──────── RAW DATA

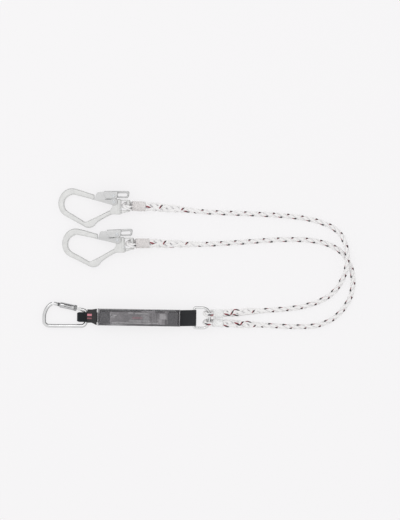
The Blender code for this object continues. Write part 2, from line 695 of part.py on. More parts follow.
def karabiner_gate(mats, pivot, hinge):
    run = Vector((GATE_NOSE[0] - GATE_HINGE[0], GATE_NOSE[1] - GATE_HINGE[1]))
    yaw = math.atan2(run.y, run.x)
    length = run.length - 1.2
    holder = empty("karabiner_gate_axis", (hinge[0], hinge[1], 0.0), (0.0, 0.0, yaw), pivot)
    profile = [(6.6, GATE_RADIUS), (length - 10.0, GATE_RADIUS), (length - 9.2, GATE_RADIUS + 0.7),
               (length - 1.0, GATE_RADIUS + 0.7), (length, GATE_RADIUS - 0.2)]
    bar = loft(turned(profile, 12))
    knuckle = [(8.0, -3.2)] + arc((0.0, 0.0), 4.4, -60, -300, 8) + [(8.0, 3.2)]
    bar = combine(bar, prism(knuckle, -FORK_HALF_SLOT + GAP, FORK_HALF_SLOT - GAP), "UNION")
    bar = combine(bar, prism(disc((0.0, 0.0), KRAB_PIN_RADIUS + PIN_PLAY, 12), -9.0, 9.0), "DIFFERENCE")
    add("karabiner_gate", bar, mats["polished"], parent=holder)

    start, stop = TWIST_SPAN
    wall = [(start, TWIST_OUTER - 0.5), (start + 0.8, TWIST_OUTER), (stop - 1.6, TWIST_OUTER),
            (stop, TWIST_OUTER - 1.6), (stop, TWIST_INNER), (start, TWIST_INNER)]
    tube_body = loft(turned(wall, 24), closed=True)
    window = [(x, y) for x, y in rounded_box(10.5, 2.6, 2.5, 3, (31.0, 0.0))]
    tube_body = combine(tube_body, prism(window, 2.0, 12.0), "DIFFERENCE")
    add("twist_sleeve", tube_body, mats["polished"], parent=holder)

    grip = []
    for x, radius in ((GRIP_SPAN[0], TWIST_OUTER - 0.4), (GRIP_SPAN[0] + 0.8, TWIST_OUTER + 0.3),
                      (GRIP_SPAN[1] - 0.8, TWIST_OUTER + 0.3), (GRIP_SPAN[1], TWIST_OUTER - 0.4)):
        ring = []
        for k in range(2 * GRIP_FLUTES):
            angle = math.pi * k / GRIP_FLUTES
            depth = radius - (0.5 if k % 2 else 0.0)
            ring.append((x, depth * math.cos(angle), depth * math.sin(angle)))
        grip.append(ring)
    for x in (GRIP_SPAN[1], GRIP_SPAN[0]):
        grip.append([(x, y, z) for y, z in disc((0.0, 0.0), TWIST_INNER, 2 * GRIP_FLUTES)])
    add("twist_grip_ring", loft(grip, closed=True), mats["dark_steel"], parent=holder)


# Scaffold hooks

def with_midpoints(points):
    # Puts a point on the smooth curve midway between each two.
    ends = [2 * points[0] - points[1]] + points + [2 * points[-1] - points[-2]]
    full = []
    for p0, p1, p2, p3 in zip(ends, ends[1:], ends[2:], ends[3:]):
        full += [p1, (9 * (p1 + p2) - p0 - p3) / 16]
    return full + [points[-1]]


def hook_body(mat, frame, name):
    rings = []
    outers = with_midpoints([Vector((*outer, half)) for outer, _, half in HOOK_RIBS])
    inners = with_midpoints([Vector((*inner, half)) for _, inner, half in HOOK_RIBS])
    for outer, inner in zip(outers, inners):
        half = outer.z
        middle = (outer.xy + inner.xy) / 2
        across = (outer.xy - inner.xy) / 2
        outline = rounded_box(across.length, half, 3.6, 2)
        across.normalize()
        rings.append([(middle.x + across.x * a, middle.y + across.y * a, b) for a, b in outline])
    body = loft(rings)
    hub = [(-46.5, -22.2), (-23.0, -23.1), (-18.6, -21.6), (-18.6, 14.6), (-22.0, 16.8), (-30.6, 17.2),
           (-33.2, 20.6), (-33.0, 26.0), (-35.0, 29.3), (-38.2, 30.6), (-41.8, 29.5), (-44.6, 26.0), (-46.0, 18.0),
           (-43.0, 8.0), (-42.0, 0.0), (-43.0, -5.6), (-48.0, -11.6)]
    body = combine(body, softened(prism(hub, -HUB_HALF, HUB_HALF), 1.0, 1), "UNION")
    shoulder = [(-27.3, -21.0), (-21.6, -21.4), (-21.6, 15.4), (-27.3, 16.0)]
    body = combine(body, prism(shoulder, -HUB_HALF - 1.3, HUB_HALF + 1.3), "UNION")
    for sign, outer, root in ((-1, 16.4, 21.0), (1, 15.2, 15.2)):
        arm = [(-20.4, EYE_HOLE_HALF), (1.0, EYE_HOLE_HALF), (3.2, EYE_HOLE_HALF + 1.2), (2.0, outer - 0.6),
               (-2.0, outer), (-20.4, root)]
        body = combine(body, prism([(u, sign * v) for u, v in arm], -EYE_ARM_HALF, EYE_ARM_HALF), "UNION")
    section = rounded_box(*EYE_BAR_HALF, EYE_BAR_ROUND, 3)
    bar = loft([[(u, v, z) for u, z in section] for v in (-EYE_HOLE_HALF - 3.0, EYE_HOLE_HALF + 2.2)])
    body = combine(body, bar, "UNION")
    floor = SPRING_TURNS * SPRING_PITCH + SPRING_WIRE + 2 * GAP - (GATE_OUTER_HALF - GATE_PLATE)
    pocket = prism(disc(GATE_PIVOT, SPRING_RADIUS + 2.2, 18), -HUB_HALF - 1.0, floor)
    body = combine(body, pocket, "DIFFERENCE")
    for centre in (GATE_PIVOT, LEVER_PIVOT):
        body = combine(body, prism(disc(centre, RIVET_RADIUS + PIN_PLAY, 14), -20.0, 20.0), "DIFFERENCE")
    add(name, body, mat, parent=frame, sharp=40.0)


def hook_gate(mat, frame, name):
    # A folded channel: two cheeks that straddle the forging, joined along the gate's back.
    pivot = Vector(GATE_PIVOT)
    outline = arc(GATE_PIVOT, GATE_REACH, 174.6, 152.0, 5)
    outline += [(-78.5, 35.4), (-70.0, 35.8), (-58.0, 35.0)]
    outline += arc(GATE_PIVOT, GATE_END_RADIUS, 52, -105, 8)
    local = [(u - pivot.x, v - pivot.y) for u, v in outline]
    gate = prism(local, -GATE_OUTER_HALF, GATE_OUTER_HALF)
    inner = GATE_OUTER_HALF - GATE_PLATE
    under = 33.2 - pivot.y
    opening = [(-70.0, -30.0), (30.0, -30.0), (30.0, under), (-70.0, under)]
    gate = combine(gate, prism(opening, -inner, inner), "DIFFERENCE")
    hole = prism(disc((0.0, 0.0), RIVET_RADIUS + PIN_PLAY, 14), -20.0, 20.0)
    gate = combine(gate, hole, "DIFFERENCE")
    add(name, gate, mat, parent=frame, location=(*GATE_PIVOT, 0.0))


def hook_lever(mat, frame, name):
    # The lock lever: a channel over the gate's tail, drawn out into a slotted finger piece.
    pivot = Vector(LEVER_PIVOT)
    cheek = [(-63.7, 38.2), (-63.7, 28.0), (-57.5, 19.0), (-33.0, 18.2), (-29.0, 21.5), (-27.6, 38.2)]
    channel = prism([(u - pivot.x, v - pivot.y) for u, v in cheek], -LEVER_OUTER_HALF, LEVER_OUTER_HALF)
    inner = LEVER_OUTER_HALF - LEVER_PLATE
    under = 38.2 - LEVER_WEB - pivot.y
    opening = [(-40.0, -30.0), (30.0, -30.0), (30.0, under), (-40.0, under)]
    channel = combine(channel, prism(opening, -inner, inner), "DIFFERENCE")
    handle = [(-31.0, 38.0), (-2.0, 38.0), (1.2, 36.6), (2.2, 33.0), (1.2, 25.6), (-0.8, 21.0),
              (-3.9, 19.6), (-25.0, 20.2), (-29.0, 21.4), (-31.0, 25.0)]
    finger = prism([(u - pivot.x, v - pivot.y) for u, v in handle], -HANDLE_HALF, HANDLE_HALF)
    slot = rounded_box(12.9, 4.2, 3.0, 3, (-15.6 - pivot.x, 28.1 - pivot.y))
    finger = combine(finger, prism(slot, -20.0, 20.0), "DIFFERENCE")
    lever = combine(channel, finger, "UNION")
    hole = prism(disc((0.0, 0.0), RIVET_RADIUS + PIN_PLAY, 14), -20.0, 20.0)
    lever = combine(lever, hole, "DIFFERENCE")
    add(name, lever, mat, parent=frame, location=(*LEVER_PIVOT, 0.0))


def rivet(mat, frame, name, centre, half_grip):
    reach = half_grip + GAP
    head = reach + RIVET_HEAD_HEIGHT
    profile = [(-head, 2.6), (-head + 0.6, RIVET_HEAD), (-reach, RIVET_HEAD), (-reach, RIVET_RADIUS),
               (reach, RIVET_RADIUS), (reach, RIVET_HEAD), (head - 0.6, RIVET_HEAD), (head, 2.6)]
    rings = [[(x, y, z) for x, y in disc((0.0, 0.0), radius, 14)] for z, radius in profile]
    add(name, loft(rings), mat, parent=frame, location=(*centre, 0.0))


def gate_spring(mat, frame, name):
    # A torsion spring round the gate's rivet, between the gate's lower cheek and its pocket.
    line = []
    start = -(GATE_OUTER_HALF - GATE_PLATE) + GAP + SPRING_WIRE / 2
    for k in range(round(SPRING_TURNS * 10) + 1):
        angle = 2 * math.pi * k / 10
        line.append(Vector((SPRING_RADIUS * math.cos(angle), SPRING_RADIUS * math.sin(angle),
                            start + SPRING_PITCH * k / 10)))
    add(name, loft(tube(line, [SPRING_WIRE / 2] * len(line), 6)), mat, parent=frame,
        location=(*GATE_PIVOT, 0.0))


def scaffold_hook(letter, mats, eye, yaw, bar_z):
    tilt = -math.asin((bar_z - NOSE_HALF) / abs(NOSE_REST_U))
    frame = empty("hook_" + letter + "_frame", (eye[0], eye[1], bar_z), (0.0, tilt, math.radians(yaw)))
    hook_body(mats["aluminium"], frame, "hook_body_" + letter)
    hook_gate(mats["aluminium"], frame, "hook_gate_" + letter)
    hook_lever(mats["aluminium"], frame, "lock_lever_" + letter)
    rivet(mats["steel"], frame, "gate_rivet_" + letter, GATE_PIVOT, GATE_OUTER_HALF)
    rivet(mats["steel"], frame, "lever_rivet_" + letter, LEVER_PIVOT, LEVER_OUTER_HALF)
    gate_spring(mats["steel"], frame, "gate_spring_" + letter)


def throat_point(bar, toward):
    away = (Vector(toward) - Vector(bar)).normalized()
    return bar[0] + away.x * THROAT_START, bar[1] + away.y * THROAT_START


def main():
    clear_scene()
    mats = {
        "webbing": material("black webbing", (0.028, 0.028, 0.031), 0.85),
        "label": material("label sleeve", (0.02, 0.02, 0.022), 0.8),
        "fold": material("grey tear webbing", (0.16, 0.16, 0.16), 0.9),
        "card": material("grey label insert", (0.10, 0.10, 0.10), 0.6),
        "clear": material("clear film", (0.85, 0.86, 0.86), 0.15, 0.0, 0.35),
        "rope": material("white rope", (0.82, 0.81, 0.80), 0.75),
        "polished": material("polished steel", (0.75, 0.75, 0.76), 0.18, 1.0),
        "steel": material("plated steel", (0.62, 0.62, 0.63), 0.3, 1.0),
        "dark_steel": material("knurled steel", (0.35, 0.35, 0.36), 0.4, 1.0),
        "aluminium": material("matt aluminium", (0.72, 0.72, 0.71), 0.45, 1.0),
    }
    ring_z = RING_WIRE / 2 + 2 * EYE_ROPE_RADIUS + 2 * GAP
    bar_z = EYE_REACH + EYE_ROPE_RADIUS

    top = tear_webbing(mats["fold"])
    clear_cover(mats["clear"])
    label_insert(mats["card"], top)
    ring_loop(mats["webbing"], ring_z)
    over = krab_loop(mats["webbing"])
    label_sleeve(mats["label"], over)
    d_ring(mats["steel"], ring_z)

    pivot = empty("karabiner_axis", (KRAB_AXIS_X, 0.0, KRAB_Z))
    hinge = karabiner_frame(mats["polished"], pivot)
    karabiner_gate(mats, pivot, hinge)

    scaffold_hook("a", mats, HOOK_EYE_A, HOOK_YAW_A, bar_z)
    scaffold_hook("b", mats, HOOK_EYE_B, HOOK_YAW_B, bar_z)

    ring_a = (RING_BOW_X, RING_Y + EYE_OFFSET)
    ring_b = (RING_BOW_X, RING_Y - EYE_OFFSET)
    line_a = leg_line(throat_point(HOOK_EYE_A, ROUTE_A[0]), ROUTE_A, (ring_a[0] + THROAT_START, ring_a[1]))
    line_b = leg_line(throat_point(HOOK_EYE_B, ROUTE_B[0]), ROUTE_B, (ring_b[0] + THROAT_START, ring_b[1]))
    over_at, _ = crossing(line_a, line_b)
    lengths_a = lift_line(line_a, over_at)
    lengths_b = lift_line(line_b)
    rope_leg("a", mats, HOOK_EYE_A, bar_z, ring_a, ring_z, line_a, lengths_a)
    rope_leg("b", mats, HOOK_EYE_B, bar_z, ring_b, ring_z, line_b, lengths_b)
    bpy.context.view_layer.update()


main()
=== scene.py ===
import math

import bmesh
import bpy
from mathutils import Euler, Matrix, Vector, noise


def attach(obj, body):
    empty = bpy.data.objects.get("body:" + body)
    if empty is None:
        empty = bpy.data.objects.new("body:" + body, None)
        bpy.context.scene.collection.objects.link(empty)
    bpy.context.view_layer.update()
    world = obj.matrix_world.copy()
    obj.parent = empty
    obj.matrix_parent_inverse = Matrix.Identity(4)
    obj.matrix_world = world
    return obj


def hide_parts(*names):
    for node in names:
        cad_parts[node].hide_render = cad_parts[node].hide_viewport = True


# Twin rope lanyard with a folded webbing absorber, laid flat on a pale floor.
# Lengths in the code are millimetres unless a note says metres; meshes are in metres.

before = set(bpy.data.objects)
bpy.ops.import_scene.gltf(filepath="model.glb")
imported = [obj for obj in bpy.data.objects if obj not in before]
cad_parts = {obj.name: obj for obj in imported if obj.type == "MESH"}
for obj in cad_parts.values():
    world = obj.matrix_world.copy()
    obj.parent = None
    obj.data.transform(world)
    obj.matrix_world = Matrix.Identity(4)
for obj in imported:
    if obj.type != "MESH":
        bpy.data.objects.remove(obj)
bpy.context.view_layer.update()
mm = 0.001


def hexColour(text):  # sRGB hex to linear
    values = [int(text[i:i + 2], 16) / 255 for i in (1, 3, 5)]
    return [v / 12.92 if v <= 0.04045 else ((v + 0.055) / 1.055) ** 2.4 for v in values] + [1.0]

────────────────

THE TASK =
Extract from the listing above the lines between the line containing "HOOK_EYE_A, HOOK_YAW_A, bar_z)" and the line containing "for node in", keeping both of those lines. Output nothing else.

EXERCISE ANSWER =
    scaffold_hook("a", mats, HOOK_EYE_A, HOOK_YAW_A, bar_z)
    scaffold_hook("b", mats, HOOK_EYE_B, HOOK_YAW_B, bar_z)

    ring_a = (RING_BOW_X, RING_Y + EYE_OFFSET)
    ring_b = (RING_BOW_X, RING_Y - EYE_OFFSET)
    line_a = leg_line(throat_point(HOOK_EYE_A, ROUTE_A[0]), ROUTE_A, (ring_a[0] + THROAT_START, ring_a[1]))
    line_b = leg_line(throat_point(HOOK_EYE_B, ROUTE_B[0]), ROUTE_B, (ring_b[0] + THROAT_START, ring_b[1]))
    over_at, _ = crossing(line_a, line_b)
    lengths_a = lift_line(line_a, over_at)
    lengths_b = lift_line(line_b)
    rope_leg("a", mats, HOOK_EYE_A, bar_z, ring_a, ring_z, line_a, lengths_a)
    rope_leg("b", mats, HOOK_EYE_B, bar_z, ring_b, ring_z, line_b, lengths_b)
    bpy.context.view_layer.update()


main()
=== scene.py ===
import math

import bmesh
import bpy
from mathutils import Euler, Matrix, Vector, noise


def attach(obj, body):
    empty = bpy.data.objects.get("body:" + body)
    if empty is None:
        empty = bpy.data.objects.new("body:" + body, None)
        bpy.context.scene.collection.objects.link(empty)
    bpy.context.view_layer.update()
    world = obj.matrix_world.copy()
    obj.parent = empty
    obj.matrix_parent_inverse = Matrix.Identity(4)
    obj.matrix_world = world
    return obj


def hide_parts(*names):
    for node in names:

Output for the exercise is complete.